Police chief's special leave extended for four weeks
Police Scotland Chief Constable Phil Gormley's special leave has been extended for a month.
The Scottish Police Authority (SPA) confirmed the move two days after it emerged a seventh complaint has been made about Mr Gormley.
The Police Investigations and Review Commissioner (Pirc) is currently investigating four complaints while three are being assessed internally.
Mr Gormley, who has been on leave since September, has denied any wrongdoing.
Last week his wife, a former senior police officer, condemned the handling of his case.
Her comments came after Justice Secretary Michael Matheson criticised the Scottish Police Authority over its decision to allow the chief constable to return to work, which was later reversed.
Mr Gormley's lawyers have accused Mr Matheson of making an "unlawful" intervention to block the chief constable's return.
But earlier this week, new SPA chairwoman Susan Deacon backed the justice secretary in the ongoing row.
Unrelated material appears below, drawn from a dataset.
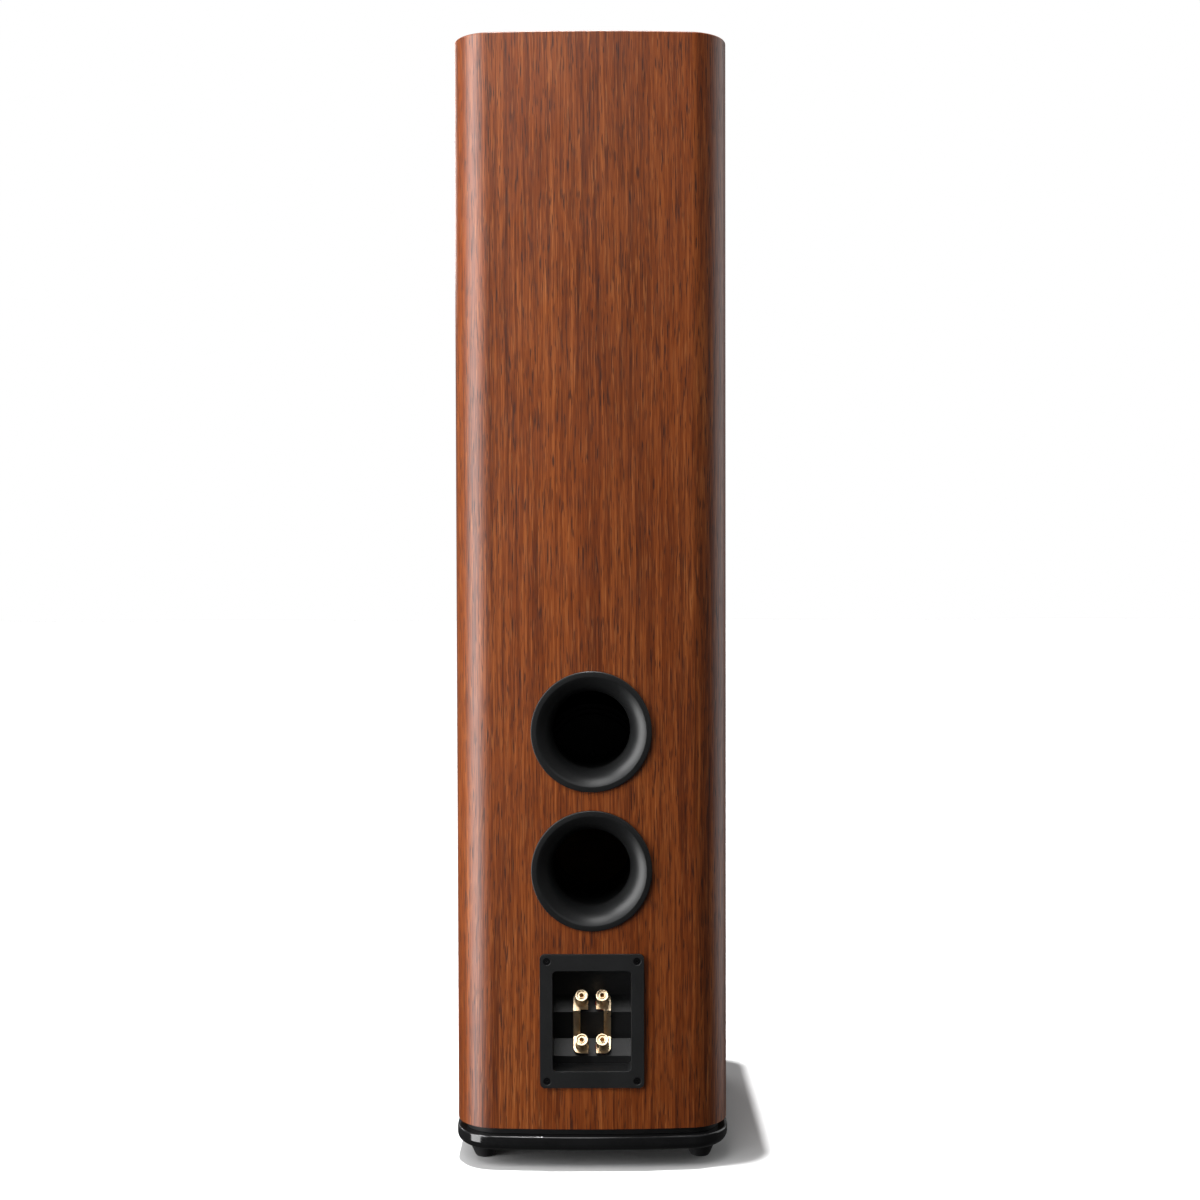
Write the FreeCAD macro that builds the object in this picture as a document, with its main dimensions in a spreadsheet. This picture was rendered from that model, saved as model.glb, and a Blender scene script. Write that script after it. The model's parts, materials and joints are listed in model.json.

In the latest twist on Thursday, former SPA chairman Andrew Flanagan said he felt he was left with "no choice" but to reverse the board's decision after being told by Mr Matheson that it was a "bad decision".
Mr Gormley's legal team has hit out at the "unnecessarily protracted process" and criticised the fact that the chief constable has yet to be interviewed, seven months after he volunteered to step aside to allow the Pirc to secure evidence.
A statement concluded: "The chief constable's professional reputation, career and welfare have been eclipsed by a public battle of wills between the SPA and the Scottish government.
"It demonstrates that the present system for investigating complaints against the chief constable is unworkable and requires a fundamental review.
"It is hard to see how any fair process can now follow given such public disagreement."